Syahrir menambahkan kliennya juga mengaku ada kejanggalan terhadap uraian keterangan yang disampaikan pada saat penyidikan. Keterangan terdakwa tidak dikutip secara baik di dalam surat dakwaan.
Kendati demikian, Isak Sattu tak mengajukan keberatan terhadap dakwaan jaksa.
"Dari uraian mengenai kejadiannya, lokus dan tempat, ini bisa kita pahami. Sehingga kami berkesimpulan bahwa kita tidak mengajukan eksepsi dan lanjut ke pemeriksaan perkara. Kita langsung ke pembuktian perkara," sebutnya.
Jaksa penuntut umum mendakwa Isak Sattu melanggar pasal 42 ayat (1) huruf a dan huruf b Jis Pasal 7 huruf b, Pasal 9 huruf a, Pasal 37 Undang-Undang Nomor 26 Tahun 2000 tentang Pengadilan Hak Asasi Manusia (HAM).
Atau kedua, perbuatan terdakwa sebagaimana diatur dan diancam pidana dalam Pasal 42 ayat (1) huruf a dan huruf b Jis Pasal 7 huruf b, Pasal 9 huruf h, Pasal 40 Undang-Undang Nomor 26 Tahun 2000 tentang Pengadilan HAM.
Sidang digelar secara terbuka dan dipimpin majelis hakim ketua, Sutisna Sawati. Ratusan aparat TNI dan anggota polisi disiagakan lengkap dengan senjata laras panjang.
Humas Pengadilan Negeri Makassar Doddy Indra Sakti menambahkan persidangan selanjutnya akan digelar pada Rabu, 28 September 2022. Sidang akan diagendakan dengan pemeriksaan saksi.
"Karena tidak ada keberatan atau eksepsi dari terdakwa, maka sidang akan dilanjutkan dengan pemeriksaan saksi. Sidang terbuka akan digelar pekan depan," ujar Doddy.
Jadi Tanda Tanya
Sementara, Direktur LBH Makassar Muhammad Haedir mengatakan penanganan kasus ini jadi tanda tanya publik. Bagaimana bisa pelanggaran berat HAM pelakunya hanya satu orang.
Pada kasus Paniai di Papua sebelumnya empat orang dinyatakan meninggal. Sementara 21 orang lainnya luka-luka.

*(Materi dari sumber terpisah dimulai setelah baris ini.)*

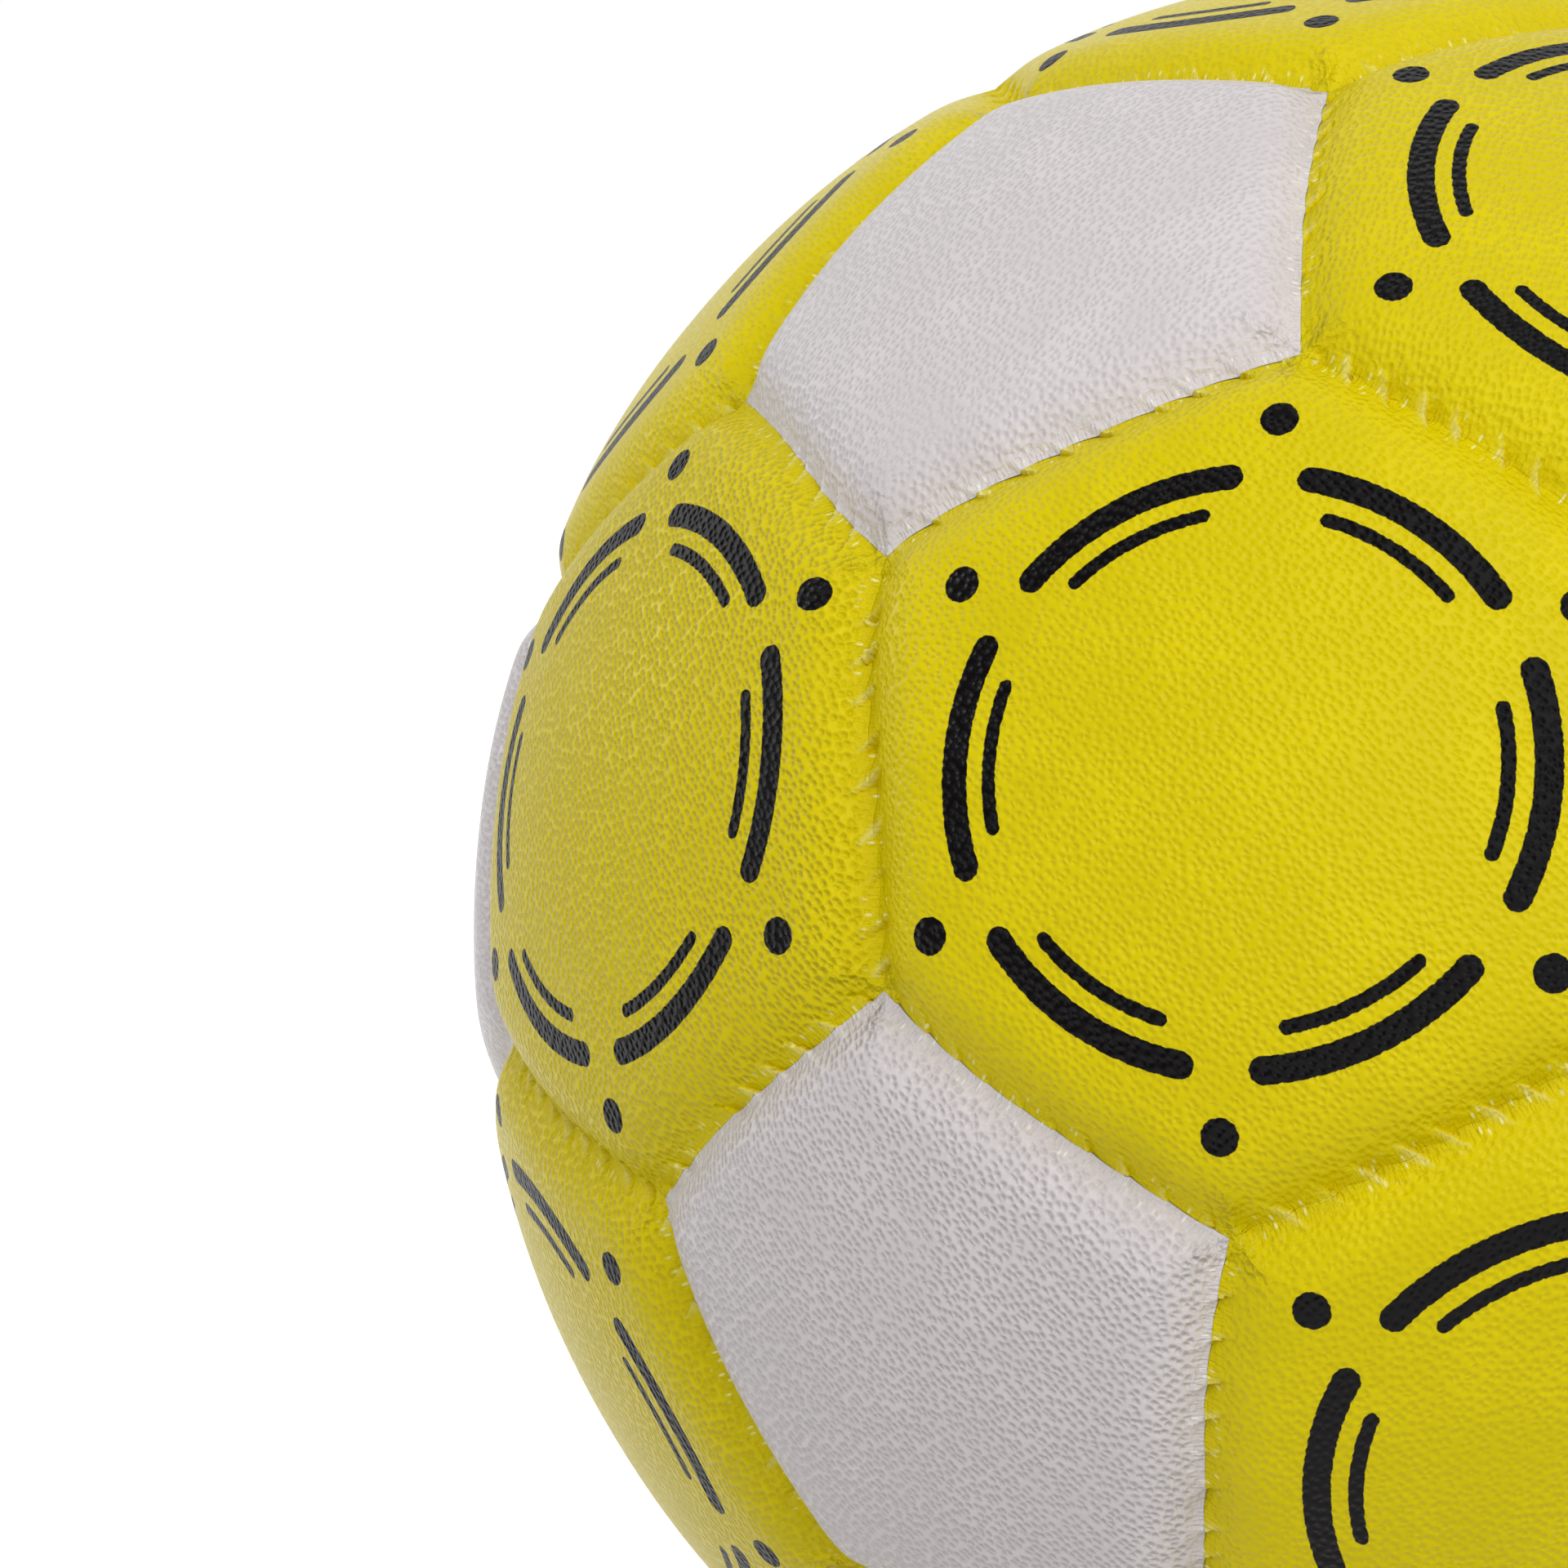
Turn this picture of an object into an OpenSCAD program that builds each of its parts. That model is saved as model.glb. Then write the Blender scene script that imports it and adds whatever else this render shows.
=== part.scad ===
// Hand-stitched handball: 20 hexagon and 12 pentagon panels around a bladder with a needle valve.
// Origin at the ball's centre, +Z out through the valve, -Y towards the top pentagon of the front.

/* [Ball] */
// Girth of the blown-up ball around its crowns
ball_circumference = 590; // [480:5:620]
// Depth of a seam's bottom below the crowns
seam_depth = 3.4; // [2.6:0.1:3.6]
// Radius with which a panel rolls over into its seam
edge_round = 5; // [4.5:0.5:6.5]
// Height by which that round would rise past the crown, so that the two meet at a shallow angle
edge_rise = 0.15; // [0.1:0.05:0.3]
// Gap between the two turned-in edges of a seam
seam_gap = 0.2; // [0.1:0.05:0.4]

/* [Layers] */
// Thickness of the grained outer skin
skin_thickness = 1.2; // [0.8:0.1:1.6]
// Thickness of the foam under the skin's crown
foam_thickness = 3; // [2.6:0.1:3.6]
// Thickness of the woven lining
lining_thickness = 1.2; // [0.8:0.1:1.6]
// Thickness of the glue between two layers
glue_film = 0.1; // [0.05:0.05:0.2]

/* [Thread] */
// Thickness of the sewing thread
thread_d = 0.9; // [0.6:0.1:1.2]
// Gap between the thread and the edges that it holds
thread_clearance = 0.1; // [0.05:0.05:0.2]
// Gap between a seam's thread and the corner where three seams meet
thread_corner_gap = 1.2; // [1:0.1:2]

/* [Bladder] */
// Thickness of the bladder's wall
bladder_wall = 1; // [0.7:0.1:1.5]
// Gap between the bladder and the linings
bladder_clearance = 0.2; // [0.1:0.05:0.4]

/* [Valve] */
// Hole for the inflation needle
needle_hole_d = 2.2; // [2:0.1:2.4]
// Depth of the needle hole down to the slit
needle_hole_depth = 5; // [4:0.5:8]
// Lead-in around the mouth of the needle hole
needle_lead_in = 0.4; // [0.2:0.1:0.6]
// Width of the slit that seals itself
slit_w = 2.4; // [1.6:0.1:3]
// Gap between the two faces of the slit
slit_gap = 0.1; // [0.05:0.05:0.2]
// Stem of the valve core
core_d = 4.5; // [4:0.1:5]
// Length of the valve core
core_length = 13; // [11:0.5:16]
// Head of the valve core
core_head_d = 6; // [5.6:0.1:6.6]
// Thickness of the core's head
core_head_thickness = 0.9; // [0.6:0.1:1.4]
// Gap around the valve core in its boot
core_clearance = 0.05; // [0.02:0.01:0.1]
// Wall of the boot around the core's head
boot_wall = 0.7; // [0.5:0.1:1.2]
// Rubber left under the core in the boot
boot_floor = 2; // [1.5:0.1:3]
// Passage for the air through that rubber
boot_passage_d = 3; // [2.6:0.1:3.4]
// Width of the flange that is bonded into the bladder
boot_flange_d = 26; // [18:1:34]
// Thickness of that flange
boot_flange_thickness = 1.5; // [1:0.1:2.5]
// Depth of the valve's mouth below the crown
valve_recess = 0.4; // [0.2:0.1:1]
// Gap between the boot and the holes that it passes through
boot_clearance = 0.2; // [0.1:0.05:0.3]

/* [Hidden] */
$fn = 96;
// The node to draw, or all of them

// Panels of a ball that is sewn from hexagons and pentagons
hexagon_count = 20;
pentagon_count = 12;
// A numbered name for each of many like pieces
function numbered(name, count) = [for (i = [1:count]) str(name, i < 10 ? "_0" : "_", i)];
HEXAGON_NODES = concat(["valve_panel"], numbered("hexagon_panel", hexagon_count - 1));
PENTAGON_NODES = numbered("pentagon_panel", pentagon_count);

// Colours of the layers
panel_yellow = [0.83, 0.76, 0.02];
panel_white = [0.82, 0.8, 0.8];
foam_cream = [0.9, 0.87, 0.78];
lining_grey = [0.72, 0.72, 0.7];
thread_white = [0.86, 0.86, 0.84];
rubber_black = [0.07, 0.07, 0.07];
rubber_grey = [0.3, 0.3, 0.3];

// Radii of the layers, from the crown inwards
crown_r = ball_circumference / (2 * PI);
foam_r = crown_r - skin_thickness - glue_film;
lining_r = foam_r - foam_thickness - glue_film;
lining_inner_r = lining_r - lining_thickness;
thread_r = lining_inner_r + thread_d / 2;
turned_edge_r = lining_inner_r + thread_d + thread_clearance;
bladder_r = lining_inner_r - bladder_clearance;
boot_flange_r = bladder_r - bladder_wall - glue_film;

// Centre of the round edge: x from the ball's centre, y from the plane of the seam
roll_y = seam_gap / 2 + sqrt(pow(edge_round, 2) - pow(edge_round - seam_depth, 2));
roll_x = sqrt(pow(crown_r - edge_round + edge_rise, 2) - pow(roll_y, 2));

// Heights along the valve's axis
mouth_z = crown_r - valve_recess;
core_end_z = mouth_z - core_length;
boot_end_z = core_end_z - core_clearance - boot_floor;
boot_d = core_head_d + 2 * (core_clearance + boot_wall);
valve_hole_d = boot_d + 2 * boot_clearance;

// Reach of a cutting block past whatever it cuts
reach = 2 * crown_r;

// Angles between the centres of panels that share a seam, and of an edge seen from the ball's centre
hexagon_turn = acos(sqrt(5) / 3);
pentagon_turn = acos(1 / sqrt(5));
edge_angle = 2 * asin(2 / sqrt(58 + 18 * sqrt(5)));
hexagon_lean = hexagon_turn / 2;
upper_lean = acos(sqrt((5 + 2 * sqrt(5)) / 15));
middle_lean = acos(sqrt((5 - 2 * sqrt(5)) / 15));
pentagon_lean = upper_lean - hexagon_lean;
// A round edge's cutter runs past both corners of its panel
edge_overrun_share = 1.3;
// Two directions are neighbours when their cosine is this near to the expected one
cosine_tolerance_share = 0.01;
// Turns about the valve's axis: the first pentagon of two rings, that of the other two, and a step
front_angle = 270;
side_angle = 330;
step_angle = 120;
straight_angle = 180;

// Directions of the pentagons, in rings of three around the valve's axis, from the top down:
// each ring's lean from that axis and its first pentagon's turn about it
RINGS = [[upper_lean, front_angle], [middle_lean, side_angle],
    [straight_angle - middle_lean, front_angle], [straight_angle - upper_lean, side_angle]];
PENTAGONS = [for (ring = RINGS, k = [0:2]) direction(ring[0], ring[1] + k * step_angle)];
// Directions of the hexagons: the middle of each three pentagons that are one another's neighbours
HEXAGONS = [for (i = [0:pentagon_count - 3], j = [i + 1:pentagon_count - 2], k = [j + 1:pentagon_count - 1])
    if (next_to(PENTAGONS[i], PENTAGONS[j], pentagon_turn)
        && next_to(PENTAGONS[j], PENTAGONS[k], pentagon_turn)
        && next_to(PENTAGONS[i], PENTAGONS[k], pentagon_turn))
        unit(PENTAGONS[i] + PENTAGONS[j] + PENTAGONS[k])];

function direction(lean, turn) = [sin(lean) * cos(turn), sin(lean) * sin(turn), cos(lean)];
function unit(v) = v / norm(v);
function next_to(a, b, angle) = abs(a * b - cos(angle)) < cosine_tolerance_share;
function lean_of(d) = acos(d.z);
function turn_of(d) = atan2(d.y, d.x);
// Turn about a panel's own axis that brings its first edge to face the direction q
function spin_to(d, q) = atan2(q * [-sin(turn_of(d)), cos(turn_of(d)), 0],
    q * [cos(lean_of(d)) * cos(turn_of(d)), cos(lean_of(d)) * sin(turn_of(d)), -sin(lean_of(d))]);
// The first of a list of directions that shares a seam with d
function neighbour(d, list, angle) = [for (q = list) if (next_to(d, q, angle)) q][0];

// Puts a panel that is drawn around +Z in its place on the ball
module on_ball(d, q) {
    rotate([0, lean_of(d), turn_of(d)])
        rotate([0, 0, spin_to(d, q)])
            children();
}

module on_hexagon(i) {
    on_ball(HEXAGONS[i], neighbour(HEXAGONS[i], PENTAGONS, upper_lean)) children();
}

module on_pentagon(i) {
    on_ball(PENTAGONS[i], neighbour(PENTAGONS[i], HEXAGONS, upper_lean)) children();
}

// Turns something drawn in the plane of a seam, around +X, to one edge of a panel drawn around +Z
module at_edge(k, sides, lean) {
    rotate([0, 0, k * 360 / sides])
        rotate([0, lean - 90, 0])
            children();
}

// What lies past the plane of a seam, drawn back by the depth of a layer
module past_seam(depth) {
    translate([-reach, -reach, seam_gap / 2 + depth - reach])
        cube([2 * reach, 2 * reach, reach]);
}

// What lies outside the round edge of a layer
module past_round_edge(depth) {
    rotate([0, 0, -edge_angle * edge_overrun_share / 2])
        rotate_extrude(angle = edge_angle * edge_overrun_share)
            difference() {
                translate([roll_x, 0])
                    square([reach, roll_y]);
                translate([roll_x, roll_y])
                    circle(r = edge_round - depth);
            }
}

// A sector of the ball under one panel, with its edges rolled over, at a depth below the skin
module puffed_sector(sides, lean, depth) {
    difference() {
        sphere(r = crown_r - depth);
        for (k = [0:sides - 1])
            at_edge(k, sides, lean) {
                past_seam(depth);
                past_round_edge(depth);
            }
    }
}

// The skin of one panel: a crowned cover whose edges turn down into the seams
module skin(sides, lean) {
    difference() {
        puffed_sector(sides, lean, 0);
        puffed_sector(sides, lean, skin_thickness);
        sphere(r = turned_edge_r);
    }
}

// The foam that fills a skin
module foam_pad(sides, lean) {
    difference() {
        puffed_sector(sides, lean, skin_thickness + glue_film);
        sphere(r = foam_r - foam_thickness);
    }
}

// The lining under a foam pad
module lining(sides, lean) {
    difference() {
        sphere(r = lining_r);
        sphere(r = lining_inner_r);
        for (k = [0:sides - 1])
            at_edge(k, sides, lean)
                past_seam(skin_thickness + glue_film);
    }
}

// A round bar along the valve's axis, between two heights
module bar(d, from_z, to_z) {
    translate([0, 0, from_z])
        cylinder(d = d, h = to_z - from_z);
}

// The hole that the valve's boot passes through
module valve_hole(d) {
    bar(d, 0, reach);
}

module hexagon_panel(i) {
    color(panel_yellow)
        on_hexagon(i)
            difference() {
                skin(6, hexagon_lean);
                if (i == 0) valve_hole(valve_hole_d);
            }
}

module pentagon_panel(i) {
    color(panel_white)
        on_pentagon(i)
            skin(5, pentagon_lean);
}

module hexagon_foam_pads() {
    color(foam_cream)
        for (i = [0:hexagon_count - 1])
            on_hexagon(i)
                difference() {
                    foam_pad(6, hexagon_lean);
                    if (i == 0) valve_hole(valve_hole_d);
                }
}

module pentagon_foam_pads() {
    color(foam_cream)
        for (i = [0:pentagon_count - 1])
            on_pentagon(i)
                foam_pad(5, pentagon_lean);
}

module hexagon_linings() {
    color(lining_grey)
        for (i = [0:hexagon_count - 1])
            on_hexagon(i)
                difference() {
                    lining(6, hexagon_lean);
                    if (i == 0) valve_hole(valve_hole_d);
                }
}

module pentagon_linings() {
    color(lining_grey)
        for (i = [0:pentagon_count - 1])
            on_pentagon(i)
                lining(5, pentagon_lean);
}

// One seam's length of thread, along +Y through +X, short of both corners
module thread_length() {
    arc = edge_angle - 2 * thread_corner_gap / thread_r * 180 / PI;
    rotate([0, 0, -arc / 2])
        rotate_extrude(angle = arc)
            translate([thread_r, 0])
                circle(d = thread_d);
}

// Thread under every seam: round each pentagon, and between each two hexagons
module seam_thread() {
    color(thread_white) {
        for (i = [0:pentagon_count - 1])
            on_pentagon(i)
                for (k = [0:4])
                    at_edge(k, 5, pentagon_lean)
                        thread_length();
        for (i = [0:hexagon_count - 2], j = [i + 1:hexagon_count - 1])
            if (next_to(HEXAGONS[i], HEXAGONS[j], hexagon_turn))
                on_ball(HEXAGONS[i], HEXAGONS[j])
                    at_edge(0, 6, hexagon_lean)
                        thread_length();
    }
}

module bladder() {
    color(rubber_black)
        difference() {
            sphere(r = bladder_r);
            sphere(r = bladder_r - bladder_wall);
            valve_hole(boot_d + 2 * glue_film);
        }
}

module valve_boot() {
    color(rubber_grey)
        difference() {
            union() {
                bar(boot_d, boot_end_z, mouth_z);
                intersection() {
                    difference() {
                        sphere(r = boot_flange_r);
                        sphere(r = boot_flange_r - boot_flange_thickness);
                    }
                    bar(boot_flange_d, 0, reach);
                }
            }
            bar(boot_passage_d, 0, mouth_z);
            bar(core_d + 2 * core_clearance, core_end_z - core_clearance, reach);
            bar(core_head_d + 2 * core_clearance, mouth_z - core_head_thickness - core_clearance, reach);
        }
}

module valve_core() {
    needle_stop_z = mouth_z - needle_hole_depth;
    color(rubber_black)
        difference() {
            union() {
                bar(core_d, core_end_z, mouth_z);
                bar(core_head_d, mouth_z - core_head_thickness, mouth_z);
            }
            bar(needle_hole_d, needle_stop_z, reach);
            translate([0, 0, mouth_z - needle_lead_in])
                cylinder(d1 = needle_hole_d, d2 = needle_hole_d + 4 * needle_lead_in, h = 2 * needle_lead_in);
            translate([-slit_w / 2, -slit_gap / 2, 0])
                cube([slit_w, slit_gap, needle_stop_z + slit_gap]);
        }
}

for (i = [0:hexagon_count - 1])
    hexagon_panel(i);
for (i = [0:pentagon_count - 1])
    pentagon_panel(i);
hexagon_foam_pads();
pentagon_foam_pads();
hexagon_linings();
pentagon_linings();
seam_thread();
bladder();
valve_boot();
valve_core();
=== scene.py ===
"""Looks of the hand-stitched handball: grained panels sewn together, the yellow ones with printed rings."""

import itertools
import math

import bpy
import numpy as np
from mathutils import Euler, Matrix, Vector

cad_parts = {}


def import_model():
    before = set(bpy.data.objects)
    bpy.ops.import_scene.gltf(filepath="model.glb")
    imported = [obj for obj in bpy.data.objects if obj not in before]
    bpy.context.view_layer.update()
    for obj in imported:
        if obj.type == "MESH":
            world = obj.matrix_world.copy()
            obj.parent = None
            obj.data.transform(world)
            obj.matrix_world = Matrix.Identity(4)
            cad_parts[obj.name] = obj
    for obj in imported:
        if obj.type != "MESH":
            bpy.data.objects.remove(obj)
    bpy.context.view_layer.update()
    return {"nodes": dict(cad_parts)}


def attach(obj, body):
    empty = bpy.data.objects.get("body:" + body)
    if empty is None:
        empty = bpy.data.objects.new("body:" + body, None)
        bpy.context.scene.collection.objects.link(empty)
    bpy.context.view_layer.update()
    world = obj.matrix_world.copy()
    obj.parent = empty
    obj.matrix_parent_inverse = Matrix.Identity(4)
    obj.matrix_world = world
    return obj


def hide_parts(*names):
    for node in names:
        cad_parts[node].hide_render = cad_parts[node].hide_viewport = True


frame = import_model()

# Lengths below are in millimetres and angles in degrees, unless a name says otherwise
MM = 0.001

# The ball and its skins
CROWN_RADIUS = max(vertex.co.length for vertex in frame["nodes"]["hexagon_panel_01"].data.vertices) / MM
SKIN = 1.2
TURNED_EDGE = 0.9
HALF_SEAM_GAP = 0.004
GLUE = 0.1
FOAM = 3.0
LINING = 1.2
FOAM_BOTTOM_RADIUS = CROWN_RADIUS - SKIN - GLUE - FOAM
LINING_RADIUS = FOAM_BOTTOM_RADIUS - GLUE
LINING_BOTTOM_RADIUS = LINING_RADIUS - LINING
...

Sehingga menurut Haedir, penetapan satu orang tersangka sangat tidak masuk akal. Apalagi pelanggaran HAM Berat yang dilakukan secara tersistematis.
"Publik akan melihat bagaimana jaksa menkonstruksi satu dakwaan yang harusnya dilakukan pelakunya bersama-sama. Tetapi yang didakwa hanya satu orang. Tidak masuk akal," tegasnya.
Kata Haedir, banyak lembaga yang mengawal kasus ini. Salah satunya adalah LBH Makassar.
Namun menurutnya, pengadilan HAM kali ini akan sama saja dengan kasus-kasus sebelumnya. Selalu gagal.
Ia berharap dalam persidangan kasus Paniai Berdarah, pengadilan HAM terbuka. Nantinya publik bisa menilai terkait proses hukum dalam persidangan.
"Pengadilan gagal untuk membuktikan siapa pelaku sebenarnya. Kita tidak yakin bahwa pengadilan ini akan berujung pada keadilan kepada korban," tegasnya.